Bridging the Gap Between Science and Law
I recently returned from the 2014 Public Health Law Conference, a fantastic event held every two years in Atlanta and hosted by the Network for Public Health Law, the American Society of Law, Medicine and Ethics, and the Robert Wood Johnson Foundation. Presentations at the conference covered a wide range of issues from Ebola (the topic of the day) to implementation of the Affordable Care Act to regulating junk food marketing.
I led a panel entitled Tobacco Regulatory Science: Bridging the Gap Between Science and Law. (My slides are here.) The session focused on tobacco policy, but the concern about the disconnect between researchers and attorneys applies broadly to a wide range of regulatory issues.
To grossly overgeneralize, scientists are primarily focused on advancing science. Their research agenda is driven by gaps in the literature (and by the availability of funding), not by a desire to inform regulatory decisions. Most scientists do not spend much time thinking about the implications of their research for law and policy or actively engaging with policymakers. They often see law and policy as a completely distinct domain. To the extent they think about law, it’s often in frustration, as in “Why doesn’t the law reflect what we know about science?”

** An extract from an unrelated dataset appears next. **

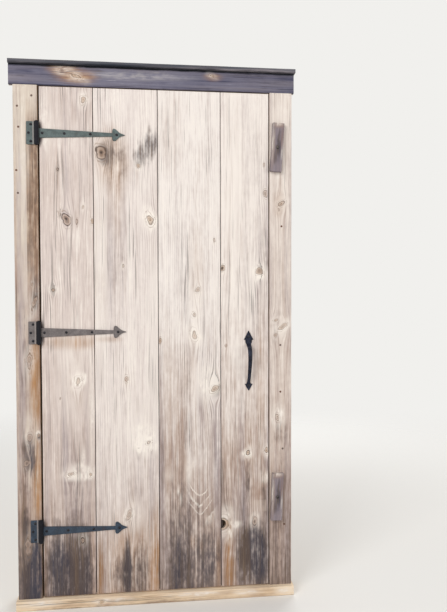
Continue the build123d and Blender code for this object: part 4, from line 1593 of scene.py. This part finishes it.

On the flip side, attorneys and policymakers act in much the same way. They are also focused inward. Their primary concern is with developing new policies, enforcing them, or defending them in court. They will of course use scientific evidence that supports their case, but they’re generally not involved in the creation of such evidence and have little understanding of that process. They also may be frustrated about scientists, wondering why scientists aren’t focusing on the questions that matter to regulators or to courts.
In the tobacco context, the FDA has engaged in an interesting experiment intended to (at least partially) bridge this divide. It has invested a huge amount of funding in Tobacco Centers of Regulatory Science (TCORS). These 14 academic centers are explicitly tasked with conducting research that will help to inform the FDA’s regulation of tobacco. (I am a steering committee member of Ohio State’s TCORS center.) This is an exciting project, but puts researchers and an unusual—and somewhat uncomfortable—position. They know how to conduct research, but often do not have a great sense of the regulatory system and how science feeds into that process. This creates an ideal opportunity for attorneys and scientists to collaborate. Working together, they can (1) ensure that the research questions being asked are relevant and useful for the FDA; (2) think creatively about new ways the FDA could use its authority; (3) explain why research findings are important to the FDA; and (4) present their findings in ways that are understandable to non-scientific audiences and to the courts.
In addition to me, the panel included two speakers working to bridge the gap between researchers and attorneys from opposite directions. One was Annice Kim, a scientist from RTI International doing creative research intended to help predict the effects of potential tobacco control policies (like this). The other was Ian McLaughlin, an attorney with ChangeLab Solutions who is working with researches at the University of North Carolina to help ensure that the science being conducted will help to answer the questions courts are likely to ask when tobacco regulations are challenged. Both of them are also affiliated with TCORS centers.
There has been a lot of research on tobacco, but because federal tobacco regulation is new, there are still substantial research gaps relating to key issues like tobacco product standards (i.e., the regulation of the product itself). The TCORS model is not without its problems, but it is a creative attempt to ensure that much-needed policy-relevant research is conducted in a relatively short timeframe. I’m interested to hear what others think of this model.